La justice française est-elle tombée dans le piège tendu par un oligarque kazakh?
Mukhtar Ablyazov, l'homme qui valait 6 milliards ! DR.

Les poursuites contre l’oligarque Moukhtar Abliazov ont été annulées en France pour des motifs politiques, relançant le débat sur l’accueil de figures controversées au nom des droits humains


Après plusieurs années de procédure, estimant que les tribunaux français n’étaient pas compétents, la chambre de l’instruction de la Cour d’appel de Paris a annulé en avril 2025 les charges pesant contre l’oligarque kazakh Moukhtar Abliazov. Cette décision constitue une victoire juridique pour l’ancien banquier et ministre kazakh, soupçonné d’avoir détourné plusieurs milliards de dollars lorsqu’il dirigeait la BTA Bank, la plus grande banque du pays. Cependant, cette décision de justice soulève une question fondamentale : la protection légitime des droits humains ne risque-t-elle pas de conduire à une complaisance coupable envers des personnalités controversées ?

Condamné à la perpétuité dans son pays

Moukhtar Abliazov est bien connu dans les chancelleries européennes. Ancien ministre de l’Energie sous la présidence de Noursoultan Nazarbaïev, il est devenu l’un de ses plus farouches opposants avant de fuir le Kazakhstan en 2009. Les autorités kazakhes l’accusent d’avoir détourné 6 milliards de dollars de la BTA Bank et d’avoir orchestré le meurtre d’un de ses associés ; des faits pour lesquels il a été condamné à perpétuité par contumace dans son pays. Pour sa part, l’Ukraine le réclamait aussi pour des détournements de 500 millions de dollars.

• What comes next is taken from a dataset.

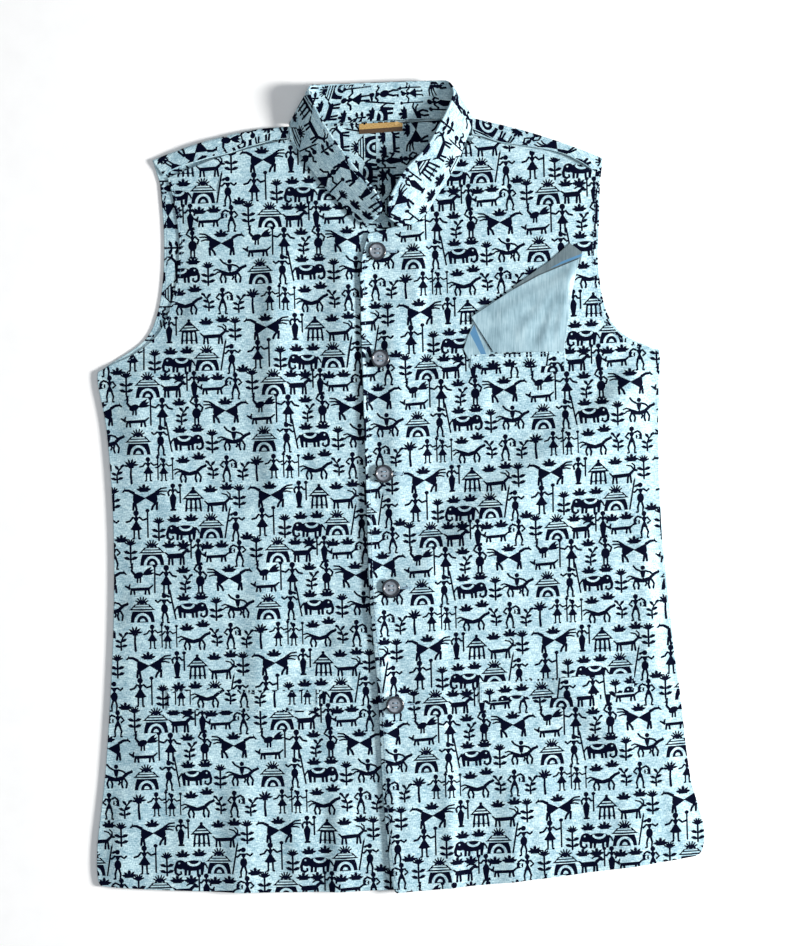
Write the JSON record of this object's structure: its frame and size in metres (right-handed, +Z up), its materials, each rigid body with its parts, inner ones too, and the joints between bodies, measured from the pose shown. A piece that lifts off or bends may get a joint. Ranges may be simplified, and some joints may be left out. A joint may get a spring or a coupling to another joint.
{
  "type": "nehru jacket",
  "caption": "Sleeveless printed silk-like Nehru jacket laid flat, stand collar open in a V, buttoned front, welt pockets and a satin pocket square.",
  "frame": {"origin": "middle of the bounding box at the surface that the jacket lies on", "axes": "+X to the wearer's left front, +Y from the hem to the collar, +Z up out of the surface"},
  "size_m": [0.5702, 0.7598, 0.0291],
  "materials": {
    "silk": "slubbed silk-like cloth with a dark navy print and a soft sheen",
    "silk_inside": "the same printed cloth, seen inside the neck and at the shoulders",
    "satin": "plain light blue satin",
    "label_weave": "gold woven label with a dark brown band, left blank",
    "button_plastic": "glossy grey-blue four-hole buttons"
  },
  "bodies": {
    "root": {"back": "silk_inside", "front_right": "silk", "front_left": "silk", "collar": "silk", "neck_label": "label_weave", "breast_welt": "silk", "lower_welt_right": "silk", "lower_welt_left": "silk", "pocket_square_near": "satin", "pocket_square_far": "satin", "button_1": "button_plastic", "button_2": "button_plastic", "button_3": "button_plastic", "button_4": "button_plastic", "button_5": "button_plastic"}
  },
  "joints": []
}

En 2012, la Haute Cour du Royaume-Uni l’a reconnu coupable d’outrage à la cour pour avoir menti sous serment et falsifié des documents. « Il est difficile d’imaginer autant de cynisme, d’opportunisme et de ruse de la part d’un individu impliqué dans un litige commercial » a déclaré le juge britannique Maurice Kay. Condamné à 22 mois de prison au Royaume-Uni, Abliazov s’est réfugié en France en 2013. Par la suite, une amende de 218 millions de dollars lui a été infligée par les États-Unis pour ses montages financiers douteux.

En France, il a su intelligemment tirer parti des failles du système. En septembre 2015, Manuel Valls, alors Premier ministre, a signé un décret autorisant son extradition. Mais en 2020, Abliazov a obtenu l’asile politique qui lui a été retiré deux ans plus tard. Cette décision a été confirmée par le Conseil d’État en 2024. Pourtant, il continue à plaider sa cause auprès des autorités françaises en se présentant comme victime de persécutions politiques.

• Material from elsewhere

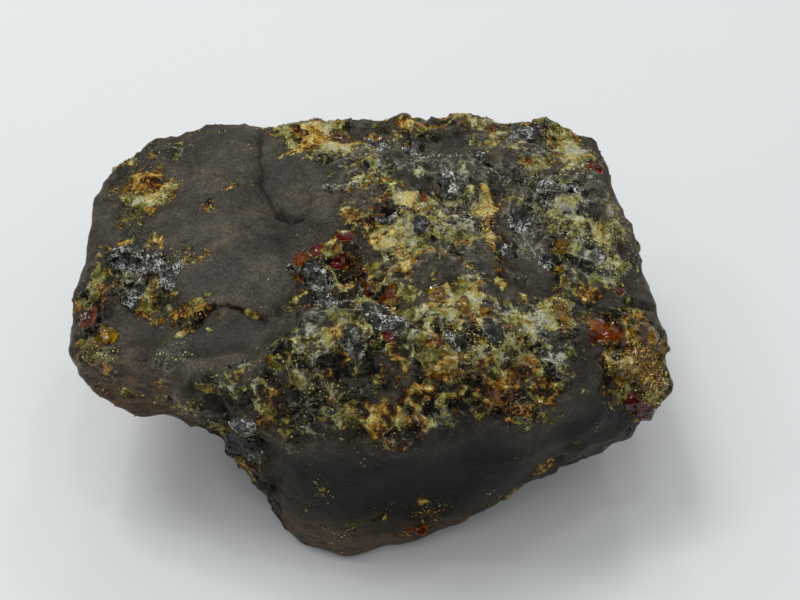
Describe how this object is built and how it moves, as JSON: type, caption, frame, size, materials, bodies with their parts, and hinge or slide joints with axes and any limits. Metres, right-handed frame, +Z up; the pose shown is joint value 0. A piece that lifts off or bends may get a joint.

L’annulation des charges pesant contre Abliazov par la Cour d’appel de Paris repose sur un argument juridique : les poursuites engagées contre M. Abliazov seraient motivées par des considérations politiques, dissimulées derrière des accusations de droit commun. Ce raisonnement s’appuie sur le refus de la France, en 2014, d’extrader l’oligarque, ainsi que sur les mises en garde du Conseil d’État contre une possible instrumentalisation de la justice par les autorités kazakhes.

Cette prudence doit-elle pour autant conduire à ignorer les accusations portées contre lui ?

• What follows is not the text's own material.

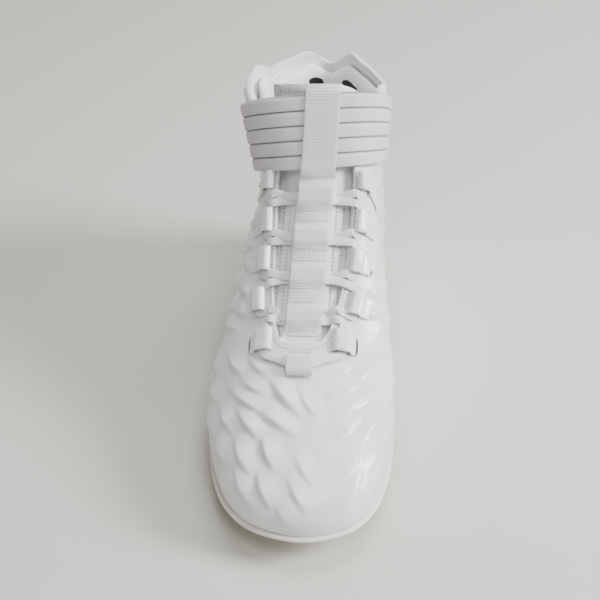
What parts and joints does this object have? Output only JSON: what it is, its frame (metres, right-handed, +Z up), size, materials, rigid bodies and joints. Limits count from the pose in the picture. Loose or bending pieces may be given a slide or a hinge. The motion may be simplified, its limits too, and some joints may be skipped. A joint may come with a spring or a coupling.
{
  "type": "american football cleat",
  "caption": "High-top american football cleat for the right foot, with a studded plate, moulded upper, laced throat, ankle strap and padded collar.",
  "frame": {"origin": "under the middle of the shoe's box, on the plane of the stud tips", "axes": "+Y from the toe to the heel, +X to the inner side of the foot, +Z up"},
  "size_m": [0.1104, 0.3108, 0.1919],
  "materials": {
    "moulded_upper": "glossy white moulded synthetic",
    "moulded_plate": "semi-gloss cream-white moulded plastic",
    "knit_collar": "matte white knit",
    "lining": "matte white padded textile",
    "elastic_strap": "matte ribbed elastic, white with a faint lilac tint",
    "webbing": "matte fine-ribbed webbing",
    "lace": "matte white woven flat lace"
  },
  "bodies": {
    "root": {"ankle_strap": "elastic_strap", "collar": "knit_collar", "collar_bolster": "lining", "insole": "lining", "lace_crossing_1": "lace", "lace_crossing_2": "lace", "lace_crossing_3": "lace", "lace_crossing_4": "lace", "lace_loop_inner_1": "moulded_upper", "lace_loop_inner_2": "moulded_upper", "lace_loop_inner_3": "moulded_upper", "lace_loop_inner_4": "moulded_upper", "lace_loop_inner_5": "moulded_upper", "lace_loop_outer_1": "moulded_upper", "lace_loop_outer_2": "moulded_upper", "lace_loop_outer_3": "moulded_upper", "lace_loop_outer_4": "moulded_upper", "lace_loop_outer_5": "moulded_upper", "lace_toe_bar": "lace", "outsole": "moulded_plate", "tongue": "lining", "tongue_spine": "webbing", "upper": "moulded_upper", "vamp_loop": "webbing"}
  },
  "joints": []
}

M. Abliazov sait habilement faire intervenir ses relais d’influence. Des personnalités européennes telles que l’ancien eurodéputé Marco Panzeri, impliqué dans le scandale du Qatargate, ont pris sa défense. De même, basée à Bruxelles, la Fondation Open Dialogue (ODF) lui est également fidèle.

Entre 2013 et 2020, l’ODF a expliqué qu’Abliazov et ses acolytes étaient victimes de persécutions politiques. Aujourd’hui, l’ODF qui présente l’oligarque comme un de ses « consultants », publie de rapports qui attaquent ses opposants, qu’il s’agisse d’officiels kazakhs, de banques d’Asie centrale ou d’institutions traquant les fonds de la BTA.

Un OQTF pas comme les autres !

M. Abliazov n’est plus sous contrôle judiciaire. Les charges de blanchiment et d’abus de confiance qui pesaient contre lui ont été abandonnées. Il reste pourtant au cœur d’un imbroglio politico-judiciaire qui indigne certains responsables politiques français, comme la sénatrice Nathalie Goulet : pourquoi un OQTF déchu de son statut de réfugié – fut-il un oligarque – peut-il continuer à résider en France ?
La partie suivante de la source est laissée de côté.